Changes required in Naryana
Our current understanding is that all the changes in Narayana are focused around isolating MSC's usage of ArjunaCore from the applications' and users' usage. Therefore it should be possible to prototype transactional MSC with the latest Narayana 5.x release.
Proposed short-term solution
WildFly provides two instances of Narayana, each in its own classloader:
Application Instance
The first instance is provided for applications deployed to Wildfly and appears to be identical to the current offering available in WildFly today (from the user and applications' point of view).
MSC Instance
The second instance of Narayana is provided in a different classloader and has the following attributes:
- It only has ArjunaCore available.
- It has it's own instance of the ObjectStore, Recovery Manager and Transaction Reaper.
- It gathers its own statistics or no statistics.
- The recovery manager cannot be driven over the network.
- This instance cannot be accessed via WildFly management.
- Its statistics are not available when viewing the application-transactions' statistics.

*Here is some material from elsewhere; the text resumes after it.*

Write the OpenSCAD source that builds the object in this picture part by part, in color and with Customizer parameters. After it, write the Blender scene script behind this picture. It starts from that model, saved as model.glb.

- It uses a different logger category (or some other mechanism) to distinguish it's log entries from the first Narayana instance's. This also allows different log-levels to be set.
Proposed long-term solution
Update Narayana to support isolation of applications. Each application can have its own configuration and will see an isolated view of statistics. The current view is that this is possible to achieve but will be a lot of work. We plan to revisit this solution once we are further down the path with the Transactional MSC implementation.